City in Gilan province, Iran

Khomam (خمام) (Note: Also romanized as Khemam and Khomām; also known as Bāzār Khomām, Bāzār-i-Khuman, and Khumam (خۊمام)) is a city in the Central District of Khomam County, Gilan province, Iran, serving as the capital of both the county and the district.

The city of Khomam is on the road connecting the two major and tourist cities of Gilan province, Rasht and Anzali. According to the police, Rasht to Khomam was the second-busiest road in the province in 2015.

Khomam is the nearest city to the center of Gilan province, Rasht, about 7 km, and to Bandar-e Anzali it is 15 km. Khomam is connected to the Caspian Sea in the north through the coast of Jafrud Bala (1.5 km long) and is considered a border town.

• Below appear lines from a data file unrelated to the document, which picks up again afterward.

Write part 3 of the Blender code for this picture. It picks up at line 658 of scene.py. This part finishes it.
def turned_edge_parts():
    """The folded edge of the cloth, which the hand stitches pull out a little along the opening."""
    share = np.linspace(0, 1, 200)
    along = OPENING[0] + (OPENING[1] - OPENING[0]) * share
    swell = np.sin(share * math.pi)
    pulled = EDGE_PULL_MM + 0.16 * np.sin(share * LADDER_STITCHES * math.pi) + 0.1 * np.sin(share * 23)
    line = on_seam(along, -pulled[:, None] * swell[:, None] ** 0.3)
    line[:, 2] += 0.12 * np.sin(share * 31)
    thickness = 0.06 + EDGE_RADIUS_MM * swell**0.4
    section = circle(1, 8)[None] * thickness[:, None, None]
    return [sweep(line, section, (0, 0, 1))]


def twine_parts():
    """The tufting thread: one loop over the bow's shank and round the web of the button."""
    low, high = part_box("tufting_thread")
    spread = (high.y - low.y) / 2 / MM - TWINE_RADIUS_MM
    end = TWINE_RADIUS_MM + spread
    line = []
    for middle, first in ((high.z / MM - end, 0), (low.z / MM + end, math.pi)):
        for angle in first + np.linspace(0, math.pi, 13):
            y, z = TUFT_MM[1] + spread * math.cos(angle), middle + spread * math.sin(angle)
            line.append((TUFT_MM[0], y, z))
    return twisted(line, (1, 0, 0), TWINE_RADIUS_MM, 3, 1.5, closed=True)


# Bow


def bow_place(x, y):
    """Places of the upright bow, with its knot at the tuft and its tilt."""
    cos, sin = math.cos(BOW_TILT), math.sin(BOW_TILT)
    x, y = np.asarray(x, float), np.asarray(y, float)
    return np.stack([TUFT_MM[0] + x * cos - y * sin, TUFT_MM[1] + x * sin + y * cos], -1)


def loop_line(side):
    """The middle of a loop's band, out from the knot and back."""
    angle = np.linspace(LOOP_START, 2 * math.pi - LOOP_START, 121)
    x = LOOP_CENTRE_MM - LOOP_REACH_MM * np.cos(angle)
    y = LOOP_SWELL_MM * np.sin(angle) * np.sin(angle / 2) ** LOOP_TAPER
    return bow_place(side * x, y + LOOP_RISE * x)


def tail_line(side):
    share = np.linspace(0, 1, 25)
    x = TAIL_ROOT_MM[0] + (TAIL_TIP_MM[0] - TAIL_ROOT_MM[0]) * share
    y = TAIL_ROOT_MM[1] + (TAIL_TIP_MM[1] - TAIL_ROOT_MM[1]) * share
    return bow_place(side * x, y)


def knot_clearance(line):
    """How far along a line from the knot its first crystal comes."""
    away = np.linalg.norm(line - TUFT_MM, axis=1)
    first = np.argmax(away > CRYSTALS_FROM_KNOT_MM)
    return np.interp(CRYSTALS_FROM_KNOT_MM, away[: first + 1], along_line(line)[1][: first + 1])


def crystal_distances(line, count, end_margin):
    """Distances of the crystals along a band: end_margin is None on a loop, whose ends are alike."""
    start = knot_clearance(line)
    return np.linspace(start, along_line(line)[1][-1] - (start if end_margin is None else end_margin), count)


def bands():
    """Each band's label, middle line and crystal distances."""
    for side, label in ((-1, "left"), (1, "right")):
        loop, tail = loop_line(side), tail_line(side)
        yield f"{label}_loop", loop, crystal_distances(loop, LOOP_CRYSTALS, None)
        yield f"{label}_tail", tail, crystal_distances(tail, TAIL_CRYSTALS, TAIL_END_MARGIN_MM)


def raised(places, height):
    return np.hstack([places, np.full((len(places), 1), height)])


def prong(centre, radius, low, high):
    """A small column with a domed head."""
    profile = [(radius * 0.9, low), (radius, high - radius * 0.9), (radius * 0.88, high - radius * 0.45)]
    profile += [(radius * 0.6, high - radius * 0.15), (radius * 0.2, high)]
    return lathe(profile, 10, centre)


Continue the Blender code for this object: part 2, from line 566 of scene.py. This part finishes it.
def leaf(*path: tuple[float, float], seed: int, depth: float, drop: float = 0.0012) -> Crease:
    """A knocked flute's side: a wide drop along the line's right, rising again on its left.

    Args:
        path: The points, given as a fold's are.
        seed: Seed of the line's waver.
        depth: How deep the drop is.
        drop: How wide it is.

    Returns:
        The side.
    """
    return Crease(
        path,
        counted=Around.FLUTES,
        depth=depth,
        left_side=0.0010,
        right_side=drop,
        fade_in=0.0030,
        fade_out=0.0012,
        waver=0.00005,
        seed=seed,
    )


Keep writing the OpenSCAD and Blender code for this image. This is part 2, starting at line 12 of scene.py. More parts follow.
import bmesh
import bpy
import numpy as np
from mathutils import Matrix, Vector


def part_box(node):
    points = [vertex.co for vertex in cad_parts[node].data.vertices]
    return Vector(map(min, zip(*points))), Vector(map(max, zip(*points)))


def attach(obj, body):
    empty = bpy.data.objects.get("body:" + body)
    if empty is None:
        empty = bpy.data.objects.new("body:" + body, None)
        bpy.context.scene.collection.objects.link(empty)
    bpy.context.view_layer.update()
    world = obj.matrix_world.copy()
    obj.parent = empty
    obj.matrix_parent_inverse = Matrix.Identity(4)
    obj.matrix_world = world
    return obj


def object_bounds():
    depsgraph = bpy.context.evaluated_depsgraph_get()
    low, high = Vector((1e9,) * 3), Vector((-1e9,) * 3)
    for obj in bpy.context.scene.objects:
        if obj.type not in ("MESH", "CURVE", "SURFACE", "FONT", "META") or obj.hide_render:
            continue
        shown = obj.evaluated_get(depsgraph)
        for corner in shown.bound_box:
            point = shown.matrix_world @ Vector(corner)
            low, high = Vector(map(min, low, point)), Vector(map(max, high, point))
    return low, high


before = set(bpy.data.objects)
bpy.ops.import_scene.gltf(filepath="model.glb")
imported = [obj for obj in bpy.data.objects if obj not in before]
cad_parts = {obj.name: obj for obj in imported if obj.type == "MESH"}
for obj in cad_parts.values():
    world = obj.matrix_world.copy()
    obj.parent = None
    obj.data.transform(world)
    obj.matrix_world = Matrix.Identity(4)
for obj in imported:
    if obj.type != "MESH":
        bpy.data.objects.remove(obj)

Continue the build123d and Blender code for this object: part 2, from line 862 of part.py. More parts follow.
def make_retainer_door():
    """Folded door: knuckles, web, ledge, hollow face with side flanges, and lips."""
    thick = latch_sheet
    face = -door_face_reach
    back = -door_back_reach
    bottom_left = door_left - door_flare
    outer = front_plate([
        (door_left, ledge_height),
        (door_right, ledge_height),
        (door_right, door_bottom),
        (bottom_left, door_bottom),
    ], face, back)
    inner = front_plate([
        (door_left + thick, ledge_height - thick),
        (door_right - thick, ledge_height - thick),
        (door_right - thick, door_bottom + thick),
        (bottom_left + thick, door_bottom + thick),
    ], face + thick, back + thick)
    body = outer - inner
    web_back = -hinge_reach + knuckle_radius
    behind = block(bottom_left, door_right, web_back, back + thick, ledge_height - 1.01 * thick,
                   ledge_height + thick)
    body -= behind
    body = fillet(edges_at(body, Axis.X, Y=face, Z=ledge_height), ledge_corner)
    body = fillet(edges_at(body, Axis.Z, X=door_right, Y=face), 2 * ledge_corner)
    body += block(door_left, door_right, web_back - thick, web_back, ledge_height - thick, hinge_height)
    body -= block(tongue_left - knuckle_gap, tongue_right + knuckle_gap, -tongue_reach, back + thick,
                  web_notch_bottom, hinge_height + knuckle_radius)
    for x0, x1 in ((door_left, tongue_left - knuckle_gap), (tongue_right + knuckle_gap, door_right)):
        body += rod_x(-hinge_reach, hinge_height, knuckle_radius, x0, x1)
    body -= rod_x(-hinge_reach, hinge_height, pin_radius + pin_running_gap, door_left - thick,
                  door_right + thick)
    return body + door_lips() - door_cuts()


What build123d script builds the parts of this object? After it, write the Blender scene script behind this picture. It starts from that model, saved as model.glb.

In the west it is connected to the east coast of Anzali Lagoon through Dahaneh Sar-e Sheyjan village and Jirsar-e Baqer Khaleh village. 7 villages in the suburbs of Khomam are part of the Anzali Free Zone.

==Demographics==
===Population===
At the time of the 2006 National Census, the city's population was 12,901 in 3,816 households, when it was capital of the former Khomam District in Rasht County. The following census in 2011 counted 17,106 people in 5,605 households. The 2016 census measured the population of the city as 20,897 people in 7,143 households.

In 2020, the district was separated from the county in the establishment of Khomam County, and Khomam was transferred to the new Central District as the county's capital.